From the entries below, please gather each line containing the string "model".

# Dataset content:
= = = =

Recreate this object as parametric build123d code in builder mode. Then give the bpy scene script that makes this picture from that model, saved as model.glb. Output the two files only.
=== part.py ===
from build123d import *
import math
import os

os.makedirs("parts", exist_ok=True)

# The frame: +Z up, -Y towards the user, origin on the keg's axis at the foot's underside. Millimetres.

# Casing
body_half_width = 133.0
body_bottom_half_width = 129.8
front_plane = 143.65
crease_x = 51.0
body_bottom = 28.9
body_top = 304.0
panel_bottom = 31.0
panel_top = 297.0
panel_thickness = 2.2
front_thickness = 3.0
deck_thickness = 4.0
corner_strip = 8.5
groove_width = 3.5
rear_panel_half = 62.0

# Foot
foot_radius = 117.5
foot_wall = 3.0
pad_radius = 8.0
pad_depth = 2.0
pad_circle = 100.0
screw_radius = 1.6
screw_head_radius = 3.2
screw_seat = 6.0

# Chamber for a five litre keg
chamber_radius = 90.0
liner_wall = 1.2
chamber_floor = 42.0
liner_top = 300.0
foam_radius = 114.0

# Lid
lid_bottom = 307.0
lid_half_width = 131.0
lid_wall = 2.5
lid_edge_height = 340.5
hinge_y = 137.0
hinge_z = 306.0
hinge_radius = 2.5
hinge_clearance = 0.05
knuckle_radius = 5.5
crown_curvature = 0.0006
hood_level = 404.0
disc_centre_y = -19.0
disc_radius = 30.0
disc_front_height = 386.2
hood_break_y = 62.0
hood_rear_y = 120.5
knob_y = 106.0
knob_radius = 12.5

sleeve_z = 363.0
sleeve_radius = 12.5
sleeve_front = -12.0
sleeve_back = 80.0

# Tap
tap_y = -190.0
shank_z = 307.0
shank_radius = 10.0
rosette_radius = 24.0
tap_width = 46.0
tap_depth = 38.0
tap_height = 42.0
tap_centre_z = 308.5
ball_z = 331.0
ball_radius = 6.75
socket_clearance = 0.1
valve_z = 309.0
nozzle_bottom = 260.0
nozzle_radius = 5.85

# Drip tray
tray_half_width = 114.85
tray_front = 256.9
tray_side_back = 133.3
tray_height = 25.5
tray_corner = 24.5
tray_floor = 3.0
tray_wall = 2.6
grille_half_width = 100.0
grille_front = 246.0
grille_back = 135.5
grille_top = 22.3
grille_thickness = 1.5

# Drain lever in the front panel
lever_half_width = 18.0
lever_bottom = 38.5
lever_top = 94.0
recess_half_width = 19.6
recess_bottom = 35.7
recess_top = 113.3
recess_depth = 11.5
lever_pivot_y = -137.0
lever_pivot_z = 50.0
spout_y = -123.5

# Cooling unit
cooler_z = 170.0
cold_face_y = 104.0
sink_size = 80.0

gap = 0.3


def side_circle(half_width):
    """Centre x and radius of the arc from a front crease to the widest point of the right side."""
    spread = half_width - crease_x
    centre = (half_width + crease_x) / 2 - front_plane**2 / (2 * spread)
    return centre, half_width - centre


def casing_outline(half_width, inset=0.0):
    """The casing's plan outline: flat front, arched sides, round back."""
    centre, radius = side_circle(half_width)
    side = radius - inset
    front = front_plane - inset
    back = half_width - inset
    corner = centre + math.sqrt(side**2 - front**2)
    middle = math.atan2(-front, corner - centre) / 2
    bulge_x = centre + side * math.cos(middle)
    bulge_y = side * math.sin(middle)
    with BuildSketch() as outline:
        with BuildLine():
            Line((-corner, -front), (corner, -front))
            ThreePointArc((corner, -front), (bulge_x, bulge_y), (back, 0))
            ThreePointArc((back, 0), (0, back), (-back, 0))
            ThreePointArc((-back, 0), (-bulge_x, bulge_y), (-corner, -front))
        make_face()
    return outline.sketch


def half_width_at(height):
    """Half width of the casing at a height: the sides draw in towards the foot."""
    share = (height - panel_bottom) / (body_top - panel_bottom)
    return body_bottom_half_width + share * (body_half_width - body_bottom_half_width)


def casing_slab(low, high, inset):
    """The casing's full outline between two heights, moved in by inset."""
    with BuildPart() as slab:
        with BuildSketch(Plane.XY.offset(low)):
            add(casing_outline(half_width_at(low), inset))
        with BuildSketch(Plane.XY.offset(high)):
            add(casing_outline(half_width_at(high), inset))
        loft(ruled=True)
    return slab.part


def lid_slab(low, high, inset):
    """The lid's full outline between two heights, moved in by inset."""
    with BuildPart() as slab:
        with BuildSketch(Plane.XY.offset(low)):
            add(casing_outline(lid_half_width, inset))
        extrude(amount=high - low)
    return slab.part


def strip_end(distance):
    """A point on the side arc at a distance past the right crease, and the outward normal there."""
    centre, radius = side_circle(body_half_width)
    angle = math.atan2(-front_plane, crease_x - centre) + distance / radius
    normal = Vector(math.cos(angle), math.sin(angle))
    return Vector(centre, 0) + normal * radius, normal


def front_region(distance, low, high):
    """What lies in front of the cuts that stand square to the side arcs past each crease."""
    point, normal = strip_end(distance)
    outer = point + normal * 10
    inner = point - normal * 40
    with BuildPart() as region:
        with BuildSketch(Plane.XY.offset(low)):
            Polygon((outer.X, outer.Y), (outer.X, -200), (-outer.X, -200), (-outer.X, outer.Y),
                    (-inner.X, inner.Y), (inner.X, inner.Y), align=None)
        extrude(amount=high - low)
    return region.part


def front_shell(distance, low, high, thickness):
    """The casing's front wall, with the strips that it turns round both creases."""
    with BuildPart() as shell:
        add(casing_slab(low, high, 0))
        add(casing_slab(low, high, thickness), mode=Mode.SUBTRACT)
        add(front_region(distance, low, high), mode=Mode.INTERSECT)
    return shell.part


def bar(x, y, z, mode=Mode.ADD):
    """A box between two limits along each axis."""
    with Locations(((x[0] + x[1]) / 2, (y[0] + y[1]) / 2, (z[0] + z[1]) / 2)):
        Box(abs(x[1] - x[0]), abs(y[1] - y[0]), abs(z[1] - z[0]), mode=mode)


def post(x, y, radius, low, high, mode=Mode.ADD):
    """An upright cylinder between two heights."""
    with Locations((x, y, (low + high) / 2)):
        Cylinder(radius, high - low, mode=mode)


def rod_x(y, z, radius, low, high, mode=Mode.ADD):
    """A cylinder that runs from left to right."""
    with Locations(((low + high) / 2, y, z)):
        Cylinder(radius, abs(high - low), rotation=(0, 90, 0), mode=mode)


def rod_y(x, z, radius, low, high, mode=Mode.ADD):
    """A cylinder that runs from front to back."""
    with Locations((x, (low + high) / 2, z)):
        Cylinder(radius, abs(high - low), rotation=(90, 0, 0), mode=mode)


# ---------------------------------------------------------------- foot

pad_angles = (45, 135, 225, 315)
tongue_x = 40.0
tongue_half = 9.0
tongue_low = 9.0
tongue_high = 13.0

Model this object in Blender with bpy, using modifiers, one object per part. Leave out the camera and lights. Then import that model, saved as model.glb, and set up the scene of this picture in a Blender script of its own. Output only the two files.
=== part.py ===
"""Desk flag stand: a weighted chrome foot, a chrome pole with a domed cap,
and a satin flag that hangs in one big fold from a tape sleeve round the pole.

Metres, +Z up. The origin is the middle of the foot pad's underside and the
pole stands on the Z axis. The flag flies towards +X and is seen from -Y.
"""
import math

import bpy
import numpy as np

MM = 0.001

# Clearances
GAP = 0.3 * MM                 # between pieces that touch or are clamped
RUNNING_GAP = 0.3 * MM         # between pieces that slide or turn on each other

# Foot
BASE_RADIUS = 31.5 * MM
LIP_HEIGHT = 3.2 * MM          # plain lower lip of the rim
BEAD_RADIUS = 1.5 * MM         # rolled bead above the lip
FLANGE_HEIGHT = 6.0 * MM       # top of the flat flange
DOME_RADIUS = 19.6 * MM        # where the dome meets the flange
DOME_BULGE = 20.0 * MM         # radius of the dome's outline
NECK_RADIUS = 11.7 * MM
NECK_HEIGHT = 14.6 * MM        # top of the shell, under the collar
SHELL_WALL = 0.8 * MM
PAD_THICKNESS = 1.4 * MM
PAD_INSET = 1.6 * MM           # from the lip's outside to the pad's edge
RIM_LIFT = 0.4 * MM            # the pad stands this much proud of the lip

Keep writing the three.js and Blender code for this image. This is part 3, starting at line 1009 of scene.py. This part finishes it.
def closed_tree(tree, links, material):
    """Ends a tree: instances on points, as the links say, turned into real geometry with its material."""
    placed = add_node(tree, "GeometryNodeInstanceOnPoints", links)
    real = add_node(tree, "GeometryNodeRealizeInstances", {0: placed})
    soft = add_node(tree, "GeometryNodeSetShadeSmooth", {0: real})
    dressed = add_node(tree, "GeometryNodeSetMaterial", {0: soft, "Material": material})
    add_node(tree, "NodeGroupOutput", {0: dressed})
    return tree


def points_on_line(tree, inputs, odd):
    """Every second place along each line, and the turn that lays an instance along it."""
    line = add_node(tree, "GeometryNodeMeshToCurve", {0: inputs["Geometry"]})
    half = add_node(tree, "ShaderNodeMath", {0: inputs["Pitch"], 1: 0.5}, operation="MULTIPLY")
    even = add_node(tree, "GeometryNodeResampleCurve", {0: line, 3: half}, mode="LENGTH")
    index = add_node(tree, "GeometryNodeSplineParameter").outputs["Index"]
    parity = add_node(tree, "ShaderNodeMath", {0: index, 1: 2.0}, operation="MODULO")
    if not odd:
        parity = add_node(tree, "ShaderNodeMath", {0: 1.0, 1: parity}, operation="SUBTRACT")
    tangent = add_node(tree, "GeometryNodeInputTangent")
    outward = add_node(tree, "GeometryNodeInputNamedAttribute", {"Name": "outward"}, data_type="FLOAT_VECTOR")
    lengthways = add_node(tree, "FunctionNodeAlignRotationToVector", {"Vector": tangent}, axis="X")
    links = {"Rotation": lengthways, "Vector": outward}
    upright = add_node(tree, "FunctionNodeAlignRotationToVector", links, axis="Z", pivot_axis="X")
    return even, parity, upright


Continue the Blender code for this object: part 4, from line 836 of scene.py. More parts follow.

= = = =

# Task response:
Recreate this object as parametric build123d code in builder mode. Then give the bpy scene script that makes this picture from that model, saved as model.glb. Output the two files only.
Model this object in Blender with bpy, using modifiers, one object per part. Leave out the camera and lights. Then import that model, saved as model.glb, and set up the scene of this picture in a Blender script of its own. Output only the two files.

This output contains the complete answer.